Canadians care passionately about the publicly funded health system, and they want to sustain it for future generations. “And so we’re expecting a lively discussion,” he adds..
For the first time, virtually everyone in Canada will have an opportunity to be heard on these issues, thanks to internet capabilities that did not exist during past national public consultations on health care.
“We want people to think of our Web site as a giant suggestion box. Hopefully, as they share their ideas, some bold new directions will emerge that will help sustain the health care system we all value so dearly,” Mr. Abbott says.
The issue of value for money could not be more timely, he feels. The effects of a global recession are placing great strain on both personal and government resources and there is no room for waste.

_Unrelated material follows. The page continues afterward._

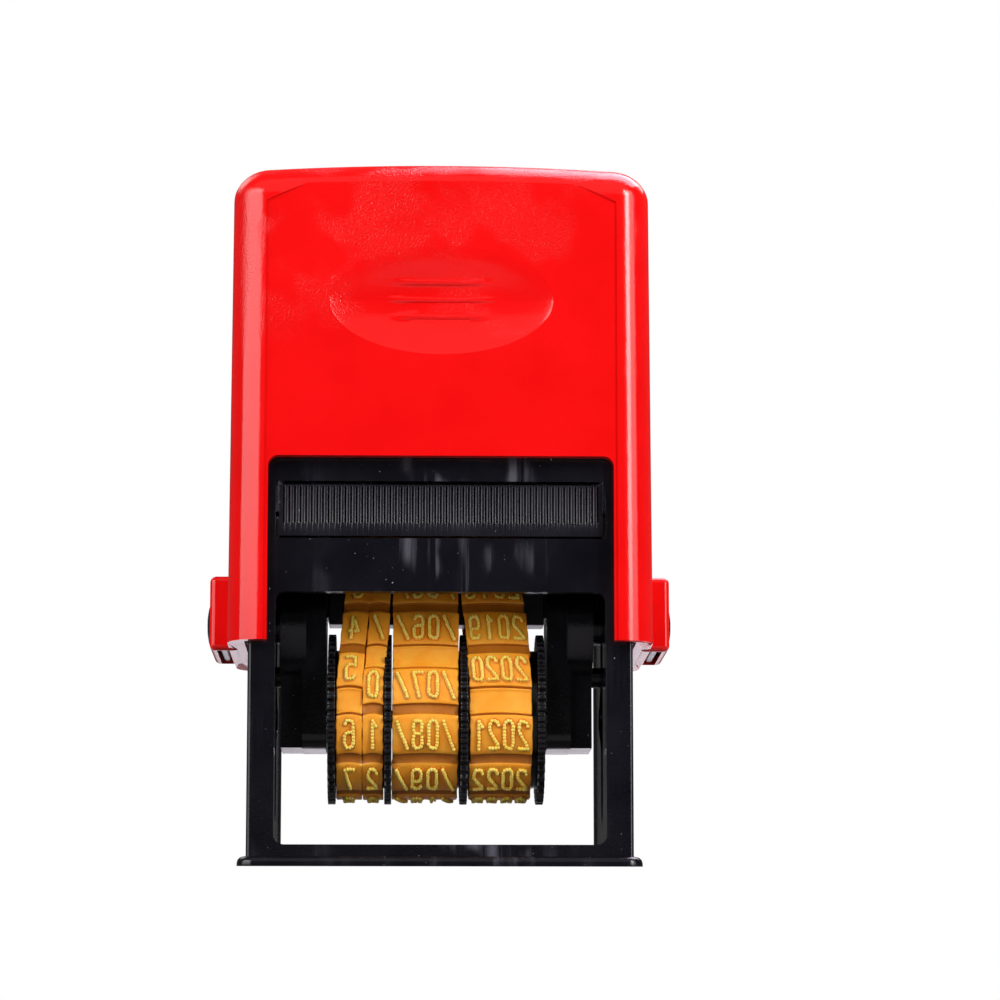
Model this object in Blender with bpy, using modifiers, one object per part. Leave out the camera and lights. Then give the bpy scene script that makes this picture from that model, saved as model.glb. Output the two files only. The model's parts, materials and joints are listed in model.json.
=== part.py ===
"""Self-inking rotary date stamp.

A red cap slides down over a black frame against a spring. The carrier hangs between the
cap's ears on two pins and turns half a turn on the way down, guided by a pin in a cam
groove, so that the type leaves the ink felt and meets the paper under the foot. Four thumb
wheels each drive one rubber type band.

Axes: +X is the user's right, +Y is away from the user, +Z is up. The origin is the centre
of the foot, on the paper. Dimensions below are in millimetres.
"""

import math

import bmesh
import bpy
from mathutils import Matrix, Vector

MM = 0.001
GAP = 0.3
CUT_MARGIN = 1.0
SINK = 0.5
ROUND_STEPS = 32

# Cap
CAP_BOTTOM = 29.8
CAP_TOP = 95.1
CAP_HALF_X = 28.4
CAP_HALF_Y = 19.6
CAP_TAPER = 0.3
CAP_CORNER = 4.8
CAP_TOP_ROUND = 4.5
CAP_CROWN_RADIUS = 368.0
CAP_CAVITY_HALF_X = 26.1
CAP_CAVITY_HALF_Y = 17.4
CAP_CEILING = 91.9
CAP_CAVITY_CORNER = 0.8
CAP_CEILING_ROUND = 0.5
CAP_WINDOW_HALF_X = 23.05
CAP_WINDOW_TOP = 54.5
CAP_WINDOW_CORNER = 1.4
CAP_CROWN_STATIONS = (-18.0, -12.0, -6.0, 0.0, 6.0, 12.0, 18.0)
CAP_CROWN_START = 0.85
PANEL_HALF_X = 23.55
PANEL_DEPTH = 0.25
PANEL_ARCH_RADIUS = 51.4
PANEL_ARCH_TOP = 95.0
DISH_Z = 75.7
DISH_HALF_X = 15.0
DISH_HALF_Z = 7.4
DISH_DEPTH = 1.3
DISH_REACH = 1.06
DISH_STEPS = 6
DISH_BACK = -3.0
DISH_RIBS = ((78.3, 6.2), (76.0, 7.3), (73.7, 6.1))
RIB_HALF = 0.35
RIB_BACK = 17.8
RIB_FACE = 18.75
RIB_ROUND = 0.3

# Ears, one at each lower side edge of the cap
EAR_OUTER = 31.1
EAR_WALL_INNER = 30.1
EAR_HALF_Y = 8.6
EAR_POCKET_HALF_Y = 7.8
EAR_BOTTOM = 29.6
EAR_TOP = 39.7
EAR_POCKET_TOP = 38.3
EAR_ROOT = 27.0
EAR_ROUND = 0.8

# Motion
PIVOT_Z = 33.9
TRAVEL = 24.2
WHEEL_DROP = 12.8
GUIDE_DROP = 7.0
CARRIER_X = -0.4

# Frame
FRAME_HALF_X = 25.6
FRAME_HALF_Y = 17.0
FRAME_INNER_X = 22.3
FRAME_INNER_Y = 15.0
FRAME_TOP = 62.0
FRAME_CORNER = 0.5
FRAME_INNER_CORNER = 1.0
FOOT_HALF_X = 26.8
FOOT_HALF_Y = 18.2
FOOT_THICK = 1.35
FOOT_CORNER = 2.2
FOOT_SLOPE = 0.85
WINDOW_HALF_X = 22.0
WINDOW_BOTTOM = 2.9
WINDOW_TOP = 36.5
WINDOW_CORNER = 1.3
BAY_BOTTOM = 43.7
BAY_TOP = 51.4
BAY_HALF_X = 22.05
BAY_CORNER = 0.4
DECK_BOTTOM = 51.8
DECK_TOP = 53.8
RAIL_INNER_X = 20.4
RAIL_THICK = 0.9
SLOT_HALF = 2.9
GROOVE_HALF = 1.75
GROOVE_FLOOR = 23.7
GROOVE_CLEAR = 0.97
SLOT_INNER = 21.0
SLOT_OUTER = 27.5

# Pins and bearings
PIN_RADIUS = 2.5
PIN_BORE = 2.8
PIN_INNER_END = 18.9
PIN_HEAD_RADIUS = 3.3
PIN_HEAD_RIM = 31.0
PIN_HEAD_TOP = 31.8
EAR_HOLE_RADIUS = 3.6
CAP_HOLE_RADIUS = 2.9
CAP_HOLE_INNER = 24.0
CAP_HOLE_OUTER = 29.2
EAR_HOLE_INNER = 29.3
EAR_HOLE_OUTER = 33.0
PIN_CHAMFER = 0.4
BEARING_INNER = 28.7
BEARING_OUTER = 29.8
BEARING_HALF_Y = 7.5
BEARING_BOTTOM = 29.9
BEARING_TOP = 38.0

# Carrier, distances along X from the carrier's own middle
PLATE_INNER = 15.0
PLATE_OUTER = 18.2
BLOCK_OUTER = 21.2
GUIDE_END = 23.1
GUIDE_RADIUS = 1.4
BLOCK_TOP = -4.0
BLOCK_STEP = 0.1
CHEEK_FOOT_ROUND = 2.0
BORE_END = 25.0
PLATE_HALF_Y = 6.0
PLATE_ABOVE = 7.5
CHEEK_BELOW = 17.2
BOSS_RADIUS = 8.5
BLOCK_HALF_Y = 4.5
PLATEN_HALF_X = 14.7
PLATEN_HALF_Y = 2.3
PLATEN_ABOVE = 7.7
PLATEN_ROUND = 0.6
TONGUE_END = 16.8
TONGUE_HALF_Y = 1.8
TONGUE_LOW = 1.0
TONGUE_HIGH = 5.6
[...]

In 1997, total private and public support was $79-billion but by 2007, it had more than doubled to $160-billion, chiefly because of increased use of services by all Canadians. Last year, it grew by another $12-billion. “The value-for-money debate has already found strong support among groups such as older Canadians,” says Susan Eng, vice-president of advocacy for CARP, a national advocacy group with 350,000 members, all aged 45 and up.
“We are keenly aware of the pressures on health care funding and the need to focus on value for money,” Ms. Eng says.
The generations of Canadians CARP represents were at the forefront when it came to demanding more transparency and better governance in business and in government. They now expect the same thing from the health care system.
“What we need is more accountability in the system and action that makes better use of available dollars,” Ms. Eng says. “Some studies show we waste up to 30% of the money now being spent through things like duplication of tests and services and inefficiencies. We need better models of delivery, better use of technology and ways to ensure equal access across Canada.”